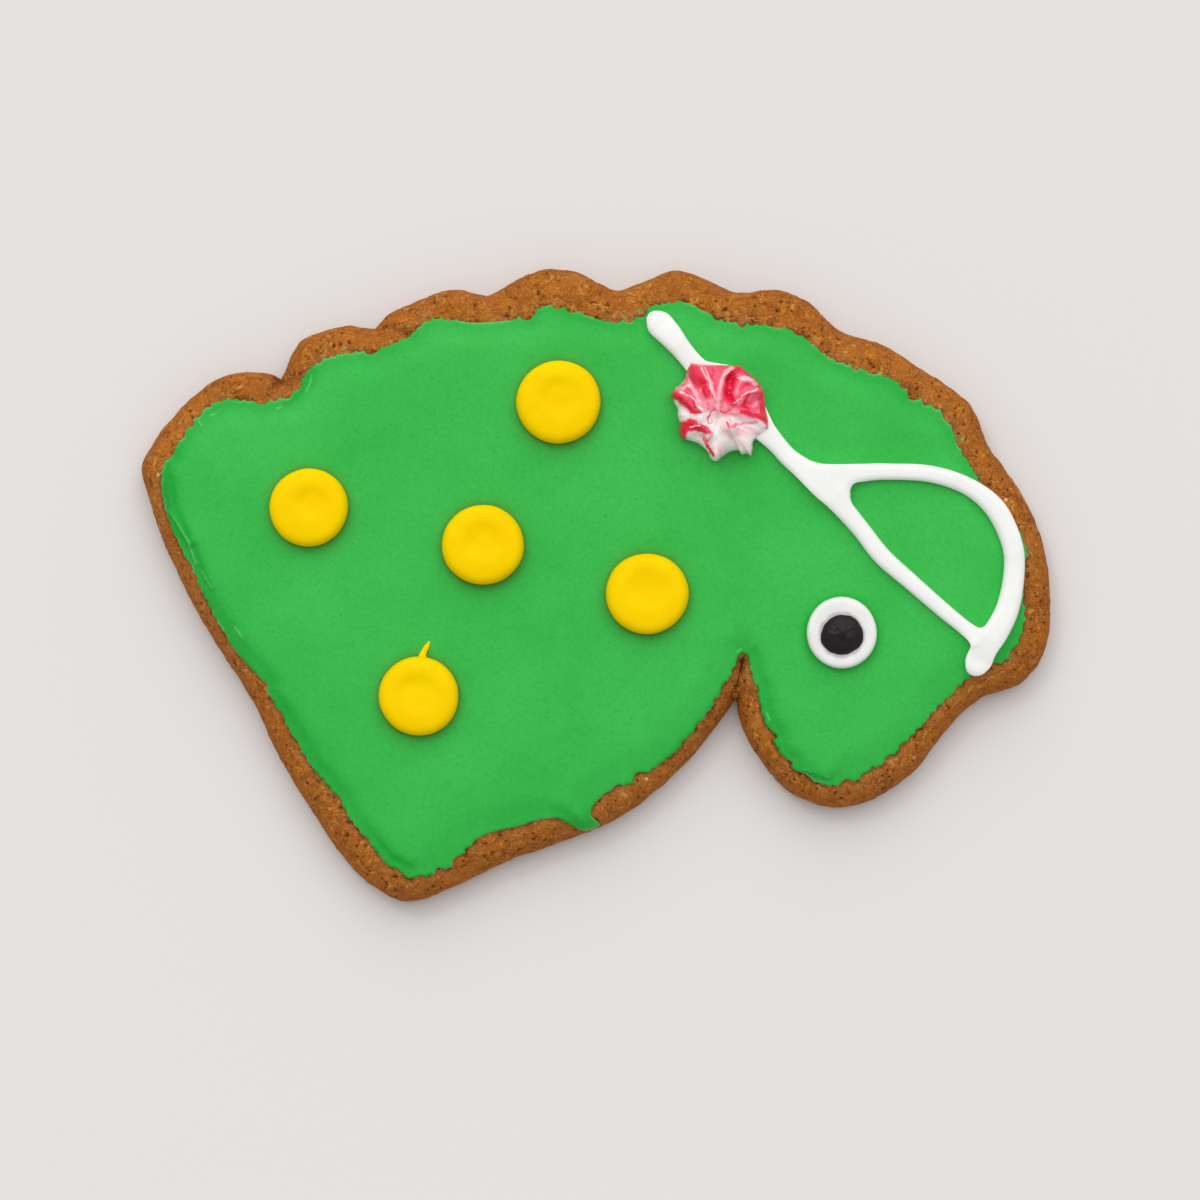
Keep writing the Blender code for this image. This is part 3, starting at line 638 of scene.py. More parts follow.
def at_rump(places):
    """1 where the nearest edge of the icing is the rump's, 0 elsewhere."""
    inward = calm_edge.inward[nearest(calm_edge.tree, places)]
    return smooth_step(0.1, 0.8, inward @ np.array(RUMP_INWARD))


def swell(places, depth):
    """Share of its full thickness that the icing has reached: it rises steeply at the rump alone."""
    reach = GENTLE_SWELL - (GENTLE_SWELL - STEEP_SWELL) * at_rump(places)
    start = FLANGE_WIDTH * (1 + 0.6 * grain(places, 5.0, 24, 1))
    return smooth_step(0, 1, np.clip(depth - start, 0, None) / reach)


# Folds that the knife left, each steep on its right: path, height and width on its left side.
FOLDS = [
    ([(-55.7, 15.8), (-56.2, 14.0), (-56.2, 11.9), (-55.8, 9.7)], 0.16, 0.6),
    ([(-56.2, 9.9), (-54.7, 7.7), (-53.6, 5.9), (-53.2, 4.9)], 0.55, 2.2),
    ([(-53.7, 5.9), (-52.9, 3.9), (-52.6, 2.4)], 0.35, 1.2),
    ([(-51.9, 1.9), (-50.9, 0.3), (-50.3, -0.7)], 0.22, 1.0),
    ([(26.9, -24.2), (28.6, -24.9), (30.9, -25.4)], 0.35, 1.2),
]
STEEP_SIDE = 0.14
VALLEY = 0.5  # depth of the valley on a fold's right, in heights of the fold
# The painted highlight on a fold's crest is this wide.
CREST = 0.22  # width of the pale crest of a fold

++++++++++

→ **What needs to be done**: Beginning at the first line above, repeat exactly until the line containing "return smooth_step(0.1, 0.8, inward", which is included.

→ **Response for this exercise**:
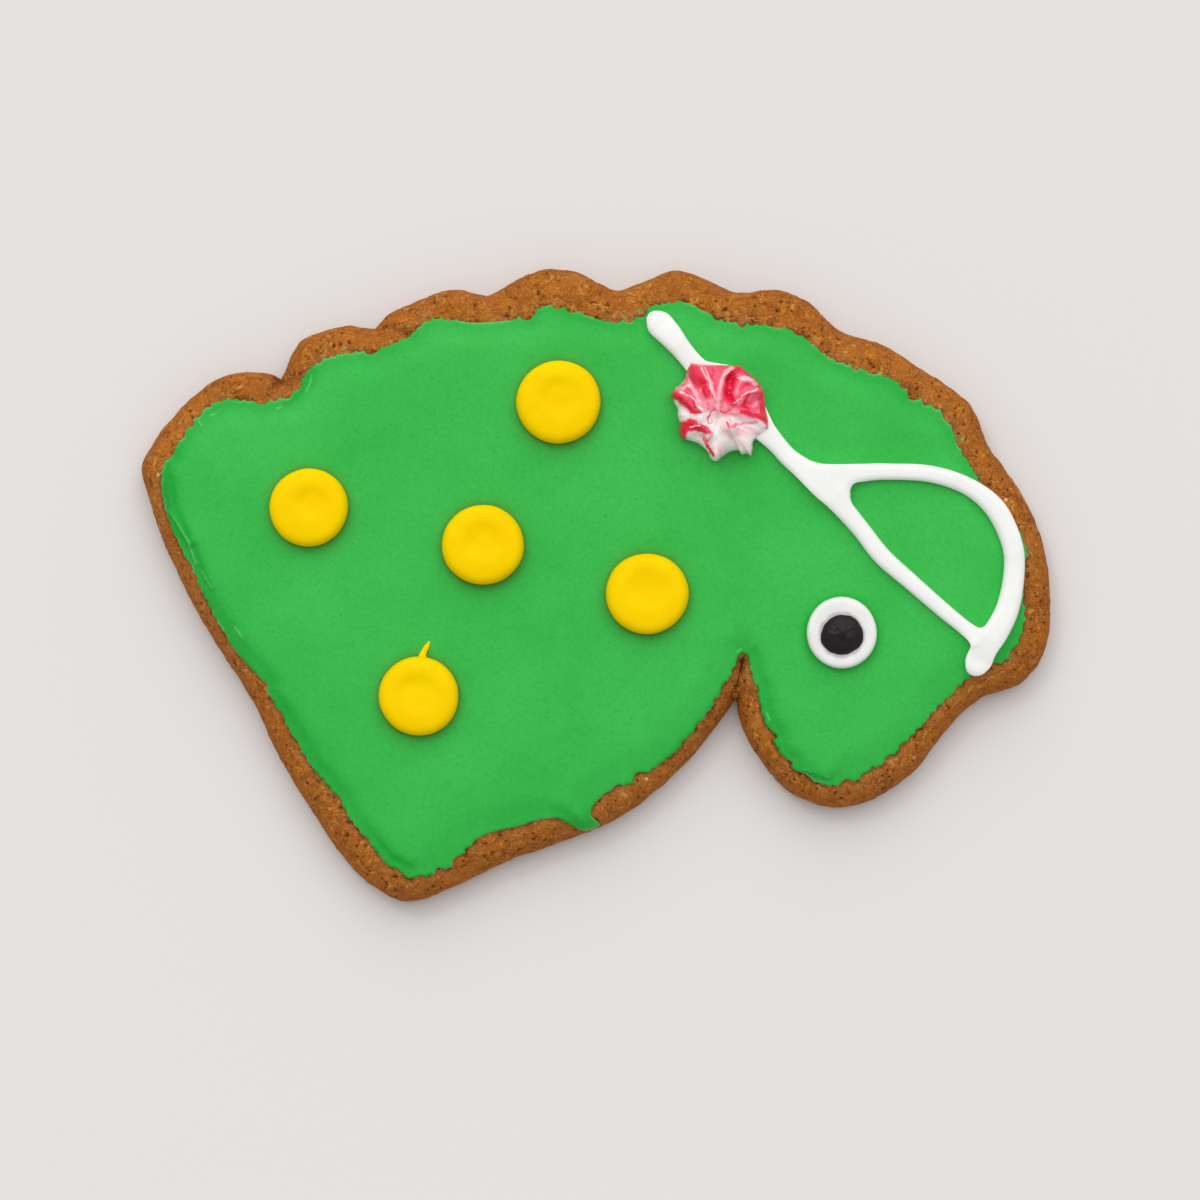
Keep writing the Blender code for this image. This is part 3, starting at line 638 of scene.py. More parts follow.
def at_rump(places):
    """1 where the nearest edge of the icing is the rump's, 0 elsewhere."""
    inward = calm_edge.inward[nearest(calm_edge.tree, places)]
    return smooth_step(0.1, 0.8, inward @ np.array(RUMP_INWARD))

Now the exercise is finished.